The obvious answer would be to text-search for the phrase "[reg32+0XYZh]", but this method has a few drawbacks:
A) It's slow;
B) It relies upon the disassembler properly distinguishing code from data, which is in fact impossible to solve generally due to equivalence with the halting problem (a result of indirect addressing, which is the bread and butter of C++'s implementation of polymorphism via function pointers);
C) Finding the string above just tells us that field_XYZ in *some* structure is being used, not necessarily our particular structure of interest.
Point C is critical and bears closer inspection; how can we be sure that the results we are finding actually refer to the structure that interests us? Let's examine the situation for some specific values of XYZ:
Q: How many structures contain a member defined at XYZ = +0?
A: All of them. Therefore if we were to search for [reg32], we could make no guarantees about which structure is actually being used (or even that a structure is being used, period).
Q: How many structures contain a member defined at XYZ = +4?
A: Most of them. The same comment from above applies.
Q: How many structures contain a member defined at XYZ = +40?
A: Few of them. In my experience a program generally contains proportionally very many structures that have size 0x40 or less, and proportionally very few structures larger than that.
Q: How many structures contain a member defined at XYZ = +X, where X >= 0x80? X >= 0x100? X >= 0x1000? X >= 0x10000? X >= 0x80 and X is not dword-boundary-aligned? X >= 0x80 and X is not a multiple of a high power of two?
A: The larger the structure, the better the chance that the location of its data members are unique, or if not unique, then at least that the structures were derived from a common base class.
The first lesson is that the higher the offset within the structure, the fewer structures are going to have data members defined at that offset, which means that offset searching begins to become feasible for these high-offset data members. Point C from above is addressed.
On point B, let's briefly look at some characteristics of instruction encoding on x86. Below are some typical structure references:
8B 16 mov edx, [esi] ; notice that the +0 is not present in the encoding 66 89 42 36 mov [edx+36h], ax ; notice that the +36h is present as a byte in the encoding 8B 8E AC 5F 00 00 mov ecx, [esi+5FACh] ; notice that the +5FACh is present as a dword in the encoding
Displacements off of a register that fit into a single signed byte, e.g. [esi-80h] ... [esi+7Fh], are represented with a single signed byte in the instruction's encoding, e.g. the 36h from the above. But searching for a byte is no good; a single byte could appear in any context. Displacements off of a register that are outside of this small window, e.g. [esi+80h], are represented with a dword in the instruction's encoding, e.g. the AC 5F 00 00 from the above. Therefore, any time one of these high-offset structure members is accessed directly, we're going to see an entire dword in the instruction stream that corresponds to the offset of the structure member. Searching for an entire dword gives much more precise results than searching for a byte.

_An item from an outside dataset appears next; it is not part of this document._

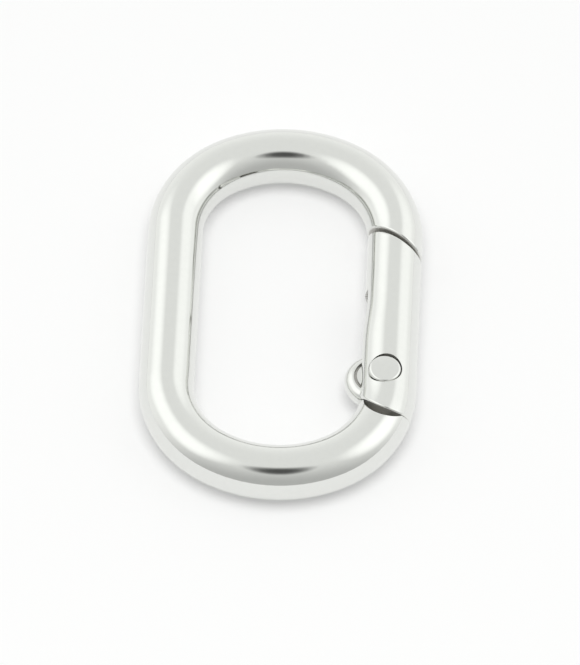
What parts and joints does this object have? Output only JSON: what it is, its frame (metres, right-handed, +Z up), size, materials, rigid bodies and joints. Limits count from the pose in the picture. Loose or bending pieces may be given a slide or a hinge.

Now all of the machinery is in place for the real point of this entry. Suppose we can't figure out field_5FAC's data type or functionality, and we would like to see other references to that member to see if they provide any clues. We could text search for the regular expression [.*+5FACh], and we would be reasonably sure that we were finding references to our structure of interest, or at least structures from the same family, but it would be slow, and would only find references that were defined as code.
This is where IDA's "binary search" feature, alt-B or Search->Sequence of bytes..., comes in handy. Enter AC 5F 00 00 into the window. IDA instantaneously brings up a window with sixty-nine lines of code, all of which have the form "mov reg32, [reg32+5FACh]" or "mov [reg32+5FACh], reg32". There is one additional result of the form "db 0ACh", which, when the surrounding bytes are turned into code, is revealed to be a structure reference of the aforementioned variety. None of the results are false positives.
The point of this blog entry was to say that, the larger a structure becomes, the more "unique" the addresses of the members within the structure become, and due to the instruction encoding on x86, we can find all direct references to the high-offset structure members quickly, easily, and with few to no false positives using IDA's binary search feature.